When you say 'IO Operation will be freezed', how do you mean? Are the changes (IO) written to some kind of transaction log file or does it take snapshot of the memory?

kinsden · ‎07-29-2008

Thanks for your reply, Mike

I simulated HBA failure by disabling the switch port. Before doing so, I started a batch file copy process. During the failover, the VM seemed to be in 'sleep' state where there was no activity and as soon as the second path became available, the copy process resumed. So it shows that its working. But I am still unclear if there will be any data loss or crashes etc.

postfixreload · ‎07-29-2008

The SP (Storage processor) should send a confirmation to the node upon the data recieved. The connection will not be closed until the confirmation is sent. You should not see a data loss if the failover is configured correctly

kastlr · ‎07-29-2008

Hi,

to answer your question, let me provide some additional infos about the IO flow in general.

As already posted, for any write IO the host expect an ACK(nowledge) from the array.

Without this ACK, the IO isn't completed.

The host usually does wait a defined time and will try to resend that IO again.

Most of the time, a read IO will be answered immediatly, does mean, the array will hold the IO flow to the LUN until the read request is answered.

This usually happen when the requested information is already available in the storage array cache area. (Read Hit)

Sometime it could happen, that the array request the host to release the SCSI bus for additional request as it isn't able to answer the read request immediatly.

This happens when the requested information isn't available in the arrays cache and therefor some backend opertions are required. (Read Miss)

The IO will be queued in the HBA driver, and in the meantime the host could send additional IO requests to that LUN.

Let's talk about your SAN now.[/b]

If something is changed in your SAN, all affected zone members will be informed by a RSCN (request state change notification).

When the link is brocken, the switch will inform all remaining zone member about this event.

With this notification your HBA driver will inform the OS to take proper action.

This would usually cause the LVM to transmit IO's over another available path.

All IO's already send but not answered over the broken link will be automatically retransmitted over the new path.

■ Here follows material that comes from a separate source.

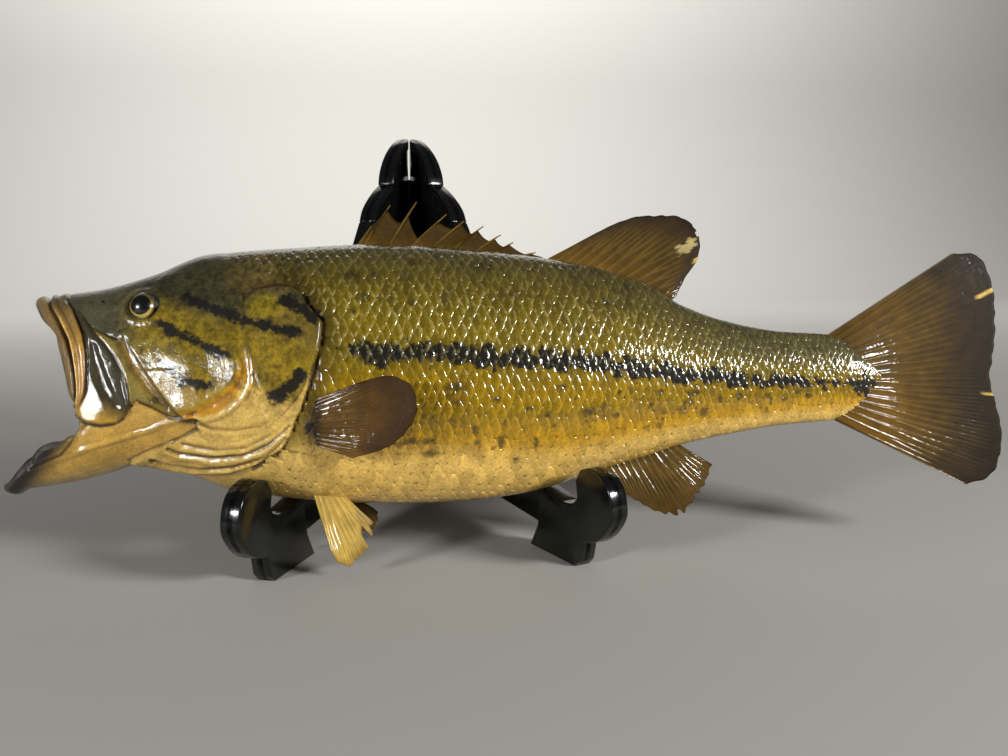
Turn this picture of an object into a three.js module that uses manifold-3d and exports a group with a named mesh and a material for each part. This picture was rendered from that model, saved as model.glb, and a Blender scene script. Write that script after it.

Such an event would be found in the ESX logs like vmkernel or vmwarning.log

This is completly transparent for a VM, the VM isn't even aware of multiple pathes to the used disk.

Lets talk about "freezed".[/b]

When a host does have unanswered IO requests, it will simply wait for an answer.

There's no kind of transaction log or snapshot area for such a condition.

Depending on the application either some RAM memory is used to queue the IO's or the application couldn't run further without the requested informations.

A database does rely on consitent data and the vendors did implement some mechanisms to guarentee this (transaction logs, redo logs etc.)

When such an event does occur on a database server, it could be that the DB crashes when it takes to long to answer an IO request.

I.e., transaction logs are really critical and nearly produce 100% write IO's.

When the DB is unable to write these IO's for a time frame defined by the vendor, the DB crash.

As long as your outage doesn't hit this limit, the DB will simply freeze (sleep) and didn't answer any SQL statement.

A file server is less restrictive, as already seen during your tests, the IO flow will hold during the outage.

After the outage the IO flow will resume normally.

From a user point of view, the server didn't respond for some seconds (maybe the damned slow network again

Hope this helps a bit.

Hope this helps a bit.
Greetings from Germany. (CEST)

kinsden · ‎07-31-2008

Wow..that's impressive..you are casper, man, the friendly Ghost !! hehe ... Thanks a ton for this helpful knowledge sharing.